Мы говорим о том, что объединяет Бразилию и Кубу, а объединяет многое, но даже самые разные страны могут найти общий язык, если есть взаимное уважение. А нам сам Бог велел дружить, ладить, торговать. Надо нагонять упущенное время — те десятилетия, в течение которых мы, бразильцы, жили по принципу: что хорошо для Соединенных Штатов, то хорошо для Бразилии, а кубинцы пытались экспортировать революцию.

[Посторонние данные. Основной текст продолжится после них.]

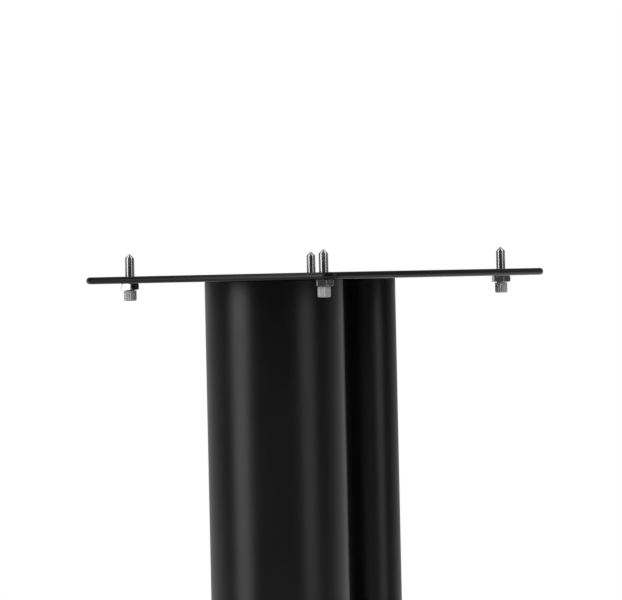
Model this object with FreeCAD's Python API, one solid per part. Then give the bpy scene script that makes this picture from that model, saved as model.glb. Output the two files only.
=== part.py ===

За несколько дней до этой встречи я слушал длинную — можно подумать, у него бывают короткие — речь Фиделя на торжественном открытии Института латиноамериканского кино, во главе которого стоит Габриэль Гарсия Маркес. Фидель назвал себя человеком, склонным к размышлениям и сомнениям. Раньше, впрочем, за ним такого не замечалось, но я поверил, что сейчас он говорит правду, — прежде чем совершить поступок и начать действовать, он думает. Как иначе объяснить его шаги, направленные на улучшение отношений с Ватиканом и со священниками — в первую очередь, конечно, с приверженцами «теологии освобождения». И я, памятуя об этом новообретенном свойстве кубинского лидера, подбрасываю ему пищу для размышлений — говорю о том, что представляется мне самым важным для нашей дружбы. Мы с кубинцами — двоюродные братья. У нас больше оснований понимать друг друга и быть друг с другом заодно, чем у любых других латиноамериканцев, ибо мы и кубинцы — плод смешения одних и тех же рас. Больше таких на нашем континенте нет. Повторяю и подчеркиваю: мы — африканцы по происхождению и по вере, по обычаям и по культуре, разве не так, команданте? И до сих пор на эту нашу особенность никто почему-то не обращал внимания, не придавал этому обстоятельству должного значения — ни на Кубе, ни в документах, речах, инициативах бразильских «левых», словно бы это родство по африканской крови не объединяет нас и в то же время не выделяет из остальных «латиносов».